In 1865 Edward John Eyre, the Governor of Jamaica, in the course of suppressing a revolt, caused a leading activist to be tried and executed under martial law. Over the next three years, a group of leading politicians and thinkers in England attempted to have Eyre prosecuted for murder. When the criminal process failed, they attempted to have him sued for trespass and false imprisonment. Though this case, Phillips v Eyre, was mainly concerned with constitutional issues, Willes J laid down a rule for choice of law in tort which endured for nearly a century before it was finally superseded.

The particular activist concerned was George William Gordon, a mixed-race member of the local assembly. Bad blood existed between Eyre and Gordon before the rebellion. Having had Gordon and William Bogle, the brother of Paul Bogle, the main leader in the revolt, arrested on suspicion of treason, both were tried under martial law and then summarily executed within two days. The entire suppression of the rebellion was undoubtedly extremely violent. Some 439 people were killed by British forces, a further 600 odd were flogged and about 1000 houses burned down. Further, evidence showed that some of the British officers treated the task as "hunting sport".

Although most contemporary accounts seem to blame specific British military officers (under the command of General Luke O'Connor), rather than Eyre, sensational reporting of both the rebellion and its bloody suppression made Eyre a controversial figure in Britain. That came to be known as the "Jamaica Question", which essentially boiled down to the question of whether Eyre to be regarded as a hero, who had fulfilled his duties as governor in suppressing the rebellion and saving the white population of Jamaica from massacre, or a murderer, who should be prosecuted and held accountable for his crimes. Attempt to bring criminal proceedings against Eyre failed and so the various activists tried again bringing a civil suit. The activists referred to themselves as the "Jamaica Committee" and included liberal thinkers like John Bright, Charles Buxton, Peter Alfred Taylor, John Stuart Mill, Thomas Hughes, Charles Darwin, Thomas Huxley and Goldwin Smith.

==Judgment==
Exceptionally, the case was heard by a bench of six judges. Willes J gave the decision of the court.

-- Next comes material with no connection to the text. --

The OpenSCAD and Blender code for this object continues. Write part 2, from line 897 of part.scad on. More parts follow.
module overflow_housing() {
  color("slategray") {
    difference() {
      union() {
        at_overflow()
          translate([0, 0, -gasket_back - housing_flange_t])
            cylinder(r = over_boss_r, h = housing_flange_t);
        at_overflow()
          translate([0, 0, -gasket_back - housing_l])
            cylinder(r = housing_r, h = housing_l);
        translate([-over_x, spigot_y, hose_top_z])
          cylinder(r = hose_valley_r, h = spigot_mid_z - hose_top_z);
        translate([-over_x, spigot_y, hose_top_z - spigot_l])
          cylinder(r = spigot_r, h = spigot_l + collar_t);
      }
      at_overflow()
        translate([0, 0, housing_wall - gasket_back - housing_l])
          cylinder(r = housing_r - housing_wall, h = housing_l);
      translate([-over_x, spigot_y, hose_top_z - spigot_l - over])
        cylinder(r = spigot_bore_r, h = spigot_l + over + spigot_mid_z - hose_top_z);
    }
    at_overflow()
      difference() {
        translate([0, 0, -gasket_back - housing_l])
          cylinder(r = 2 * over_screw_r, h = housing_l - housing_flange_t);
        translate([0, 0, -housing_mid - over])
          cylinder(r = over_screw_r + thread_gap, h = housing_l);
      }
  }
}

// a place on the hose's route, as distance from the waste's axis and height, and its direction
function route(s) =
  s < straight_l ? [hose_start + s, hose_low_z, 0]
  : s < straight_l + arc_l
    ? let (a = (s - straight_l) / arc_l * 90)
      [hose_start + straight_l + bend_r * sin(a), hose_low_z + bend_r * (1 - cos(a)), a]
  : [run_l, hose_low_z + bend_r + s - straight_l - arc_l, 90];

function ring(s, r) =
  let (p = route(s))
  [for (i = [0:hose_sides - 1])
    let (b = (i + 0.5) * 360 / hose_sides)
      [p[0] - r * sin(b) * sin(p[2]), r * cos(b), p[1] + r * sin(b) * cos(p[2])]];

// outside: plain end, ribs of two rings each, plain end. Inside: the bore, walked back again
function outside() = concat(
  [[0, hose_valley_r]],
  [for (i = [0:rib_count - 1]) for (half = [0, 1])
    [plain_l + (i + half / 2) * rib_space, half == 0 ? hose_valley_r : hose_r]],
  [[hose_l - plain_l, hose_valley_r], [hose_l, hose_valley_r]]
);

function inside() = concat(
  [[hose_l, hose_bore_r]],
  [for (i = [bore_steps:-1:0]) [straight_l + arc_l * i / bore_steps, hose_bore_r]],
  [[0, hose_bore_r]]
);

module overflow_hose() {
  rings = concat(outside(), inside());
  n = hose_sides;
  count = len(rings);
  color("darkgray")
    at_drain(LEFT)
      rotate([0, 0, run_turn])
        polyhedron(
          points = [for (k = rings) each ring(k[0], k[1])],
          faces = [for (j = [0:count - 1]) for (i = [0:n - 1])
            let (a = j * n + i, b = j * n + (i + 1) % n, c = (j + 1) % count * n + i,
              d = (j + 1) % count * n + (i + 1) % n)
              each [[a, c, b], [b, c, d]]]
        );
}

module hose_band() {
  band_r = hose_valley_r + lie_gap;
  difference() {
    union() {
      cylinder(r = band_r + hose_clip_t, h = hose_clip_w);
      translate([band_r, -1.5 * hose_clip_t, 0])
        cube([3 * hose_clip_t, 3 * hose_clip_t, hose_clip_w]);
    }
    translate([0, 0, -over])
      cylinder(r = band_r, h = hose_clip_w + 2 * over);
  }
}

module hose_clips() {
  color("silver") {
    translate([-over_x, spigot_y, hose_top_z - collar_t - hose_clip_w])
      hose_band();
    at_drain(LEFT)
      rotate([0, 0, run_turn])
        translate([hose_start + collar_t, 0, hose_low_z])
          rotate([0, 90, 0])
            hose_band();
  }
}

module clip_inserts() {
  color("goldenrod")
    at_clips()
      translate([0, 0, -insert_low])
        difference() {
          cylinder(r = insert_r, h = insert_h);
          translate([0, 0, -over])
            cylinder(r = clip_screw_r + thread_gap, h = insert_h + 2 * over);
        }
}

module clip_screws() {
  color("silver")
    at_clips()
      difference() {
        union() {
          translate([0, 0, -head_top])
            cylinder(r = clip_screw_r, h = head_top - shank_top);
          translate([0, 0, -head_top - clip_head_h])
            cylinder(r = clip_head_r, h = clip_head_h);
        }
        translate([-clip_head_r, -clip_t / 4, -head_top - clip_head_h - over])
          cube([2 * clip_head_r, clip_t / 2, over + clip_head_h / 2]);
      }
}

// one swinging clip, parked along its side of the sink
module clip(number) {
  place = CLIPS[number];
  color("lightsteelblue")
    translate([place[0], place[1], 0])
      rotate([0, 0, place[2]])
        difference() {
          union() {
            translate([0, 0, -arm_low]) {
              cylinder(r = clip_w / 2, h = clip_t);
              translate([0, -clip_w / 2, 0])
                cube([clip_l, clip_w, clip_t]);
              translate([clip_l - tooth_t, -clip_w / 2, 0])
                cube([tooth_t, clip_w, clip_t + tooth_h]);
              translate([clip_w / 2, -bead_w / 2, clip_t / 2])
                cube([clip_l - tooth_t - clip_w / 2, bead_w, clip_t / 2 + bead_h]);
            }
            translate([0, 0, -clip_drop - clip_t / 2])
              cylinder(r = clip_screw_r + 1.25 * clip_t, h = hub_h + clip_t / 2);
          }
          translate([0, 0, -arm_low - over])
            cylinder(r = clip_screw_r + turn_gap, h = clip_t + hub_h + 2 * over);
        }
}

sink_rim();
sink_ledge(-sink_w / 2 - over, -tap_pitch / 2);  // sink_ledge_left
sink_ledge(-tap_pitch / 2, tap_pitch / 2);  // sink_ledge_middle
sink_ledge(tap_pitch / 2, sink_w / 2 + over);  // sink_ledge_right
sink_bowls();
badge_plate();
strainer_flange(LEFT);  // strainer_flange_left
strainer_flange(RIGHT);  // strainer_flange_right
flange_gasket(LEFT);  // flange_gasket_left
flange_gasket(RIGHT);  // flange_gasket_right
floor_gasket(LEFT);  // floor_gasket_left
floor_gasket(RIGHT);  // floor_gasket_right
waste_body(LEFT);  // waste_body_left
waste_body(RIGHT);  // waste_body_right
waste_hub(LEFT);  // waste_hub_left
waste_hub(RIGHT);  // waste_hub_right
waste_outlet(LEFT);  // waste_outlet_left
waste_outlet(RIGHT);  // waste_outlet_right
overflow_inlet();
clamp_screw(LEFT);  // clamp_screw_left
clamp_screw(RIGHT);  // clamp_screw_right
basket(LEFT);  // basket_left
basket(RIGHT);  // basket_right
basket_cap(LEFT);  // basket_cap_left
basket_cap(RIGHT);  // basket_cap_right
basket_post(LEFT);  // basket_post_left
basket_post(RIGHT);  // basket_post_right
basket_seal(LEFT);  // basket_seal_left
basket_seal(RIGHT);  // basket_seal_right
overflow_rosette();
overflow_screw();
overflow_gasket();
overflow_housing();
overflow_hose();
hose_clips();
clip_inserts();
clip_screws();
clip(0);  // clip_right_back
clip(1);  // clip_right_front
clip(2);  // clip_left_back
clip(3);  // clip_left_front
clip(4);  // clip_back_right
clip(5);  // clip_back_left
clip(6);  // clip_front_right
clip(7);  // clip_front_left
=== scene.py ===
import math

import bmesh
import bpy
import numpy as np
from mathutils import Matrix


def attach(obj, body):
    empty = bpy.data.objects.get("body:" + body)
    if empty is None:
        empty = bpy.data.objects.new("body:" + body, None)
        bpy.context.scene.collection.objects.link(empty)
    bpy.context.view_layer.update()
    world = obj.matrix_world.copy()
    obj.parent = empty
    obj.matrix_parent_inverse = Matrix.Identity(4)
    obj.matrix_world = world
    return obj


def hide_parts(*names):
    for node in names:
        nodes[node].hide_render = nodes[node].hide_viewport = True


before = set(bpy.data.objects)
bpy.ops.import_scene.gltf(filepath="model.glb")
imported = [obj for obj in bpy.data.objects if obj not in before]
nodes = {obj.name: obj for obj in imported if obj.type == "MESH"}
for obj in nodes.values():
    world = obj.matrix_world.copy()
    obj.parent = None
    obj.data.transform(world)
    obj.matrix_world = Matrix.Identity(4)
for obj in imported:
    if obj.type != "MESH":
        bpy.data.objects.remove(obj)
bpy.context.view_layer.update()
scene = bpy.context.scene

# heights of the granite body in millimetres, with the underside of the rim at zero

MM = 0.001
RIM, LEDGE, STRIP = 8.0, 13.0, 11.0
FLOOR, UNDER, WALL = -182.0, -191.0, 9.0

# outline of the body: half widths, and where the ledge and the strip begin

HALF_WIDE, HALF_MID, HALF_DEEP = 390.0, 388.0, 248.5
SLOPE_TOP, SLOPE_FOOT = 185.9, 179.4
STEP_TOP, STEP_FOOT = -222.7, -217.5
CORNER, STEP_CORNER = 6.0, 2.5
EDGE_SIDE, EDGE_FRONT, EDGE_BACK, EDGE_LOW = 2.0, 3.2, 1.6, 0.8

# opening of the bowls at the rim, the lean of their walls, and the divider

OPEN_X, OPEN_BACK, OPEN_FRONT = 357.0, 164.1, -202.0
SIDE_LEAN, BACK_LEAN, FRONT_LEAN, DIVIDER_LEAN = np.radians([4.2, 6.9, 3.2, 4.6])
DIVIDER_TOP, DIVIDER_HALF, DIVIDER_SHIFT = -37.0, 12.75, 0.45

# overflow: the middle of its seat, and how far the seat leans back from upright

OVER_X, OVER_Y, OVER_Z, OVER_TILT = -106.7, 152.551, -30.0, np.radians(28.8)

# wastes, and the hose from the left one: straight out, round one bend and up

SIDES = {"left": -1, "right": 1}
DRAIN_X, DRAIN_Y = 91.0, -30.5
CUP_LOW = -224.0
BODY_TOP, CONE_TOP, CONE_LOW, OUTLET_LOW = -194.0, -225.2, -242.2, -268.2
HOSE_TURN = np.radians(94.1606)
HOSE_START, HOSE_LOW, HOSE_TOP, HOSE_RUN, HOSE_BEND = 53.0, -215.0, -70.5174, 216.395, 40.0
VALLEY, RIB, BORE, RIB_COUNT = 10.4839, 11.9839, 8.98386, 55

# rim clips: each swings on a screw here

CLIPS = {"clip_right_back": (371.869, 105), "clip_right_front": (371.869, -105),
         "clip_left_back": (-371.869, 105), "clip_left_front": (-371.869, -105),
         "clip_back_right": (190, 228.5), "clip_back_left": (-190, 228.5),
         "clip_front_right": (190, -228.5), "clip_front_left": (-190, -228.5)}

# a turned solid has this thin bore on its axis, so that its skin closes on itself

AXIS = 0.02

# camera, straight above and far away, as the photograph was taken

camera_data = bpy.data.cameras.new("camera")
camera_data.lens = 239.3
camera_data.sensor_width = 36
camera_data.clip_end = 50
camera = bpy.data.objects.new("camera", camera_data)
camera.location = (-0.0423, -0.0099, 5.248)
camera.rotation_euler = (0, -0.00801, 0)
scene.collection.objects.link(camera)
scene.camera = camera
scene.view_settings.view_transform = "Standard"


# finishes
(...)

Curiously, much of the case was dedicated not to the double actionability rule for which it would later be cited, but to argument upon whether (i) a law that was retrospective in nature was repugnant to natural justice and (ii) whether the law was defective as a matter of procedure as the Governor had passed a statute into law in respect of which he had a direct conflict of interest. The findings on double actionability are relegated to a few short passages near the end.

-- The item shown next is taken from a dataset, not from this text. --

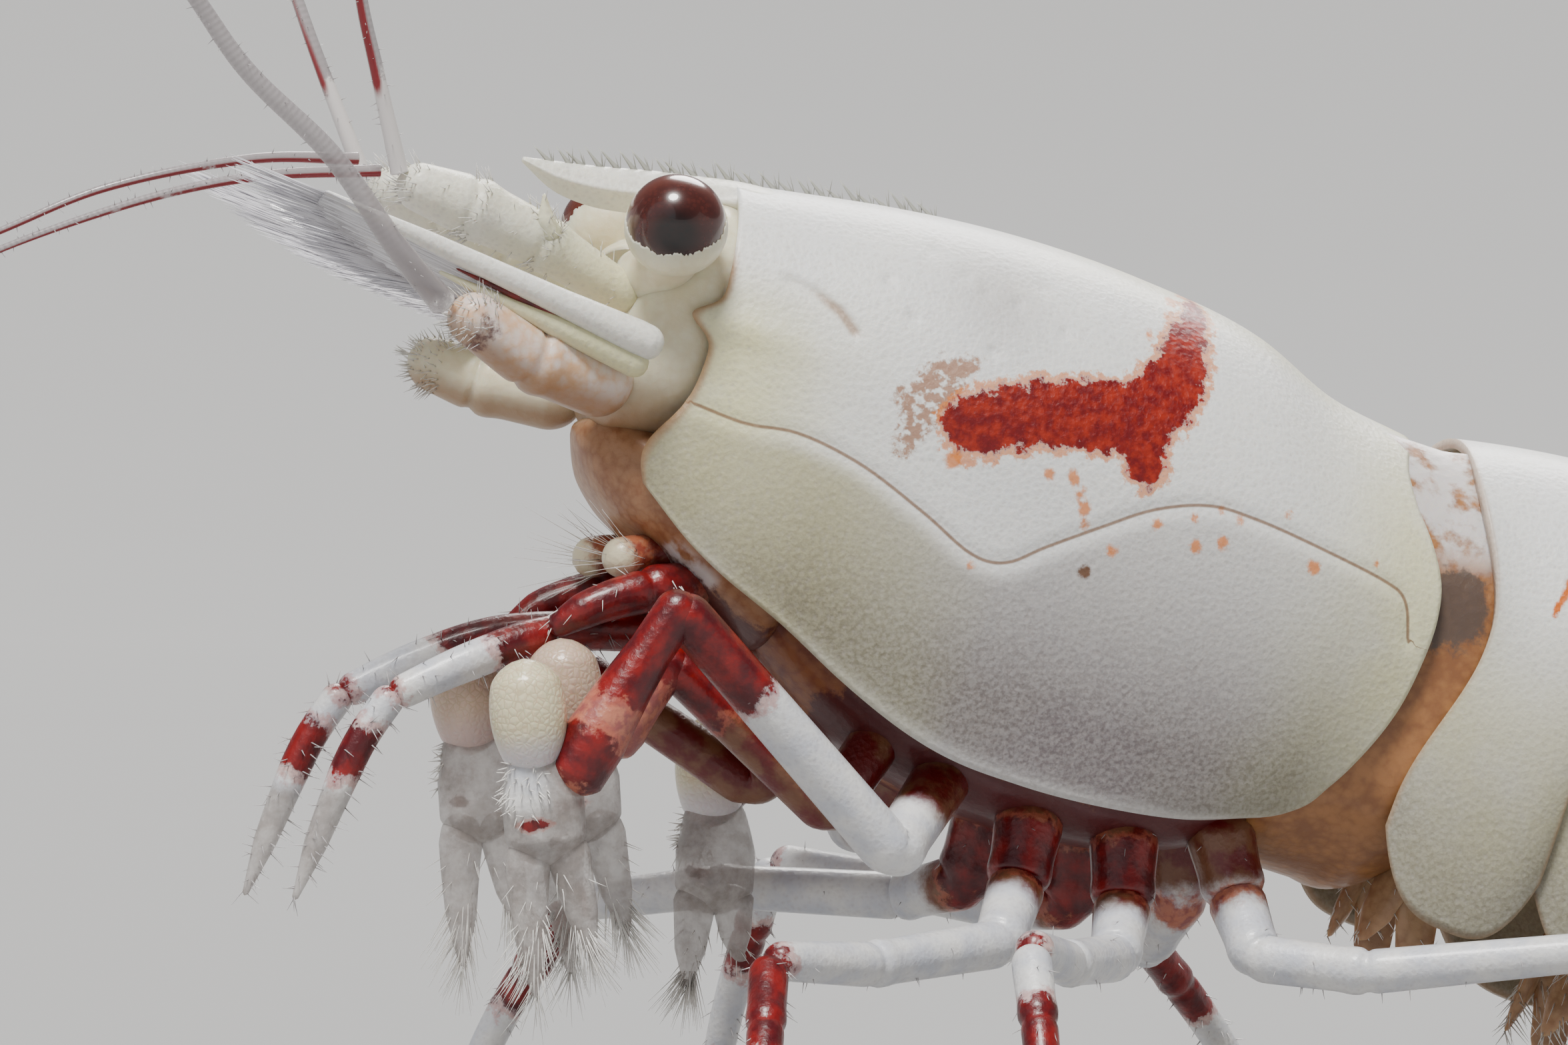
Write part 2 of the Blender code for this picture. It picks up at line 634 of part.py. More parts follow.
def antenna_scale(sign):
    """The broad blade beside the antenna, straight outside, rounded and fringed with vanes inside."""
    rings = []
    for share in np.linspace(0, 1, 8):
        width = scale_width(share)
        angles = np.arange(10) * 2 * math.pi / 10
        thick = SCALE_THICKNESS / 2 * (0.6 + 0.4 * math.sqrt(width / SCALE_WIDTH))
        rings.append([scale_place(share, width * (1 - math.cos(angle)) / 2, thick * math.sin(angle), sign)
                      for angle in angles])
    pieces = [loft(rings)]
    for i, ease in enumerate(np.linspace(0, 1, SCALE_VANES)):
        share = 0.42 + 0.58 * ease
        length = np.interp(ease, (0, 1), SCALE_VANE_LENGTHS) * (1 + 0.08 * math.sin(3.1 * i))
        lean = math.radians(42 * (1 - ease))
        edge = scale_width(share) * (1 - 0.35 * ease)
        root = scale_place(share - 0.05, edge - 0.15, 0, sign)
        ahead = length * math.cos(lean) / (SCALE_TIP[0] - SCALE_ROOT[0])
        tip = scale_place(share + ahead, edge + length * 0.8 * math.sin(lean), 0, sign)
        pieces.append(spine(root, tip, VANE_RADIUS))
    return fuse(pieces)


def thorax_floor(s):
    """Give the height of the thorax's underside at s."""
    return smooth(s, THORAX_STATIONS, 2)


def limb_root(s, y, sign):
    """Give a limb's first two places, a gap off the thorax's underside and square out from there."""
    step = 0.1
    rise = (thorax_floor(s + step) - thorax_floor(s - step)) / (2 * step)
    ahead, up = rise / math.hypot(rise, 1), -1 / math.hypot(rise, 1)
    level = thorax_floor(s)
    out = GAP + COXA_DROP
    return [front(s + ahead * GAP, level + up * GAP, y * sign),
            front(s + ahead * out, level + up * out, (y + COXA_DROP * 0.35) * sign)]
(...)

The Court held that Eyre could not be sued for his conduct in Jamaica. To bring an action the claimant must satisfy two requirements. Firstly, the alleged conduct must "be of such a character that it would have been actionable if it had been committed" in the local jurisdiction. Secondly, "the act must not have been justifiable by the law of the place where it was done." That is, it must be non-justifiable at the lex loci actus.

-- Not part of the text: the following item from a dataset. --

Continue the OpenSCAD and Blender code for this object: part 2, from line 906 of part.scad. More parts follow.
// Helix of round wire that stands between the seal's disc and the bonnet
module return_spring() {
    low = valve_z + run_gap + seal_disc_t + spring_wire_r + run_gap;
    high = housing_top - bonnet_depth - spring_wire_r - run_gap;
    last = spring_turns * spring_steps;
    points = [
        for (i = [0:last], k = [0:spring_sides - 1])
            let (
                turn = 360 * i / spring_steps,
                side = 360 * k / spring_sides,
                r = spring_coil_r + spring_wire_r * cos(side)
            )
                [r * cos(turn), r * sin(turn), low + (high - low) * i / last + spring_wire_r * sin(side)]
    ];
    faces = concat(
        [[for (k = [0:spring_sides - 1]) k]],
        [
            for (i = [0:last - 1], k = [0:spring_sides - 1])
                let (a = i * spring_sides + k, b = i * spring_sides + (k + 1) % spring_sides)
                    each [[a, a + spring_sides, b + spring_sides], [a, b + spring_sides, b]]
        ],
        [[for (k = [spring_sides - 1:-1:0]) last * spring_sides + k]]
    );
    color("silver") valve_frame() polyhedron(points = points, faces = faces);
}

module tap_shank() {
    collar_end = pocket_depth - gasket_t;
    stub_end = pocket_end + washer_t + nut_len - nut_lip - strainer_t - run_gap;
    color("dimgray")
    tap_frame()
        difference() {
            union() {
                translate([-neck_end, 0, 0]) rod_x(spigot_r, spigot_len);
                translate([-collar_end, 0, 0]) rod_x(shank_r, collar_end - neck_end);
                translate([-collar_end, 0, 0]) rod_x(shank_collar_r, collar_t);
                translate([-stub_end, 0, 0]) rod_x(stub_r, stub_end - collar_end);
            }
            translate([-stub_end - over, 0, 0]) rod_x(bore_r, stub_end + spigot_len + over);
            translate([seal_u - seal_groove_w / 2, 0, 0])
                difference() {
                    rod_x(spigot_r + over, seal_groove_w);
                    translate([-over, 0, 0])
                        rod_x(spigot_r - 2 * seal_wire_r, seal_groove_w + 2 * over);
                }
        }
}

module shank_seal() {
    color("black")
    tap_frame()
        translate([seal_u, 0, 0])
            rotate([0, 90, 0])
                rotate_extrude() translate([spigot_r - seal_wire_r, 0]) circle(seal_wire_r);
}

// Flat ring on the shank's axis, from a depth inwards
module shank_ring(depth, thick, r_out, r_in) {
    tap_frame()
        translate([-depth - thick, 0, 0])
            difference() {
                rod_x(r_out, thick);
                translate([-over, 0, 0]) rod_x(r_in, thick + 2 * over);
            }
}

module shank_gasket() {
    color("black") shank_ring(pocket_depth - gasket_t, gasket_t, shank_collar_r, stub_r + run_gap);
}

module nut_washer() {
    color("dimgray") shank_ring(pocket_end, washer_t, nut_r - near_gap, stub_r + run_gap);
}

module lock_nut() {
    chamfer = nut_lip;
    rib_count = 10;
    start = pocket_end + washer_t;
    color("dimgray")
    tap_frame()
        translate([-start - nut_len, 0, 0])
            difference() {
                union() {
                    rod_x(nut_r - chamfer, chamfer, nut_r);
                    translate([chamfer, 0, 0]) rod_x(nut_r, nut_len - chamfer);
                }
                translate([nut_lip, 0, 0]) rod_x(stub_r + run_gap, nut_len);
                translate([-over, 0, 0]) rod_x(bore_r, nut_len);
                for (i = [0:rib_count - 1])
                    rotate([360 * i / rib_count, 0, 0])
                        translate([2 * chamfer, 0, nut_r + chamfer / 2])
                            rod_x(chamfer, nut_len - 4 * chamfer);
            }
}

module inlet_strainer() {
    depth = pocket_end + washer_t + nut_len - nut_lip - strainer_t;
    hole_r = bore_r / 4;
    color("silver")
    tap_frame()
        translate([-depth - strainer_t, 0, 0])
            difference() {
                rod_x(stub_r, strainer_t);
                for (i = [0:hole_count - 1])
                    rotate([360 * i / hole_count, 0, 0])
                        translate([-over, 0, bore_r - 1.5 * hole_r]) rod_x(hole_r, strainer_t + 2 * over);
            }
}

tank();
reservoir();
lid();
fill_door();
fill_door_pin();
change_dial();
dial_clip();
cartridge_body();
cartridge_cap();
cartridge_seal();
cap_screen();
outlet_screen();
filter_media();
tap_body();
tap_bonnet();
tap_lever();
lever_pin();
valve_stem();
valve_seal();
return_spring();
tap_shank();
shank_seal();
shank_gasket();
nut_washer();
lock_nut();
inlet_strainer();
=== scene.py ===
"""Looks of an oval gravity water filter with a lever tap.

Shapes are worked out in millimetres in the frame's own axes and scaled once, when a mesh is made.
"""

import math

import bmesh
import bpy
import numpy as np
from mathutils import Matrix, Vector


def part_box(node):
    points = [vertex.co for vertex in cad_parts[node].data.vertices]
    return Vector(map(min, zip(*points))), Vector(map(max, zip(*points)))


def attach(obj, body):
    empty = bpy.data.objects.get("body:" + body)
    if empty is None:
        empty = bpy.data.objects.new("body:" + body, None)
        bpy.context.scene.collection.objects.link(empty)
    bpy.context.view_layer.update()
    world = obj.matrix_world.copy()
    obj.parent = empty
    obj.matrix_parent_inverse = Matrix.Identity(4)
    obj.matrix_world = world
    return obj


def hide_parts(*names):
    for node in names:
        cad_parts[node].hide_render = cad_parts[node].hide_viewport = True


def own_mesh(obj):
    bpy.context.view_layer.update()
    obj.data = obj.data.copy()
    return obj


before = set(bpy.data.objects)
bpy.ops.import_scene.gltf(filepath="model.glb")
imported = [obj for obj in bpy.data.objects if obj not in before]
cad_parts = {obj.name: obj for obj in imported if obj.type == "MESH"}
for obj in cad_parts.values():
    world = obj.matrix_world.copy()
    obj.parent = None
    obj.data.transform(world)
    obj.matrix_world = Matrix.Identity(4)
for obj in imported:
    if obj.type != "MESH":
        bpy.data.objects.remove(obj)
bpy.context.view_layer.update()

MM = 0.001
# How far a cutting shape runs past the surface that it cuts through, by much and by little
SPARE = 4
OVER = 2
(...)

The Act that Eyre passed just before leaving caused his actions to be found to be justifiable by the law of Jamaica and thus he could not be actionable in England.

==Significance==
One of the especially-contentious parts of Eyre's conduct was that the law he enacted was meant to cover all acts he had already done, which made de facto powers de jure. There is a presumption in English law against retrospective effect, and Willes J, who gave the judgment, noted, "The court will not ascribe retrospective force to new laws affecting rights unless by express words or necessary implication that such was the intention of the legislature". It was held in that case that Eyre's intention was clear.

The double actionability rule has now largely been abrogated in English law pursuant to the Private International Law (Miscellaneous Provisions) Act 1995, but it still applies to defamation claims. However, the case remains good law in a number of other common law jurisdictions.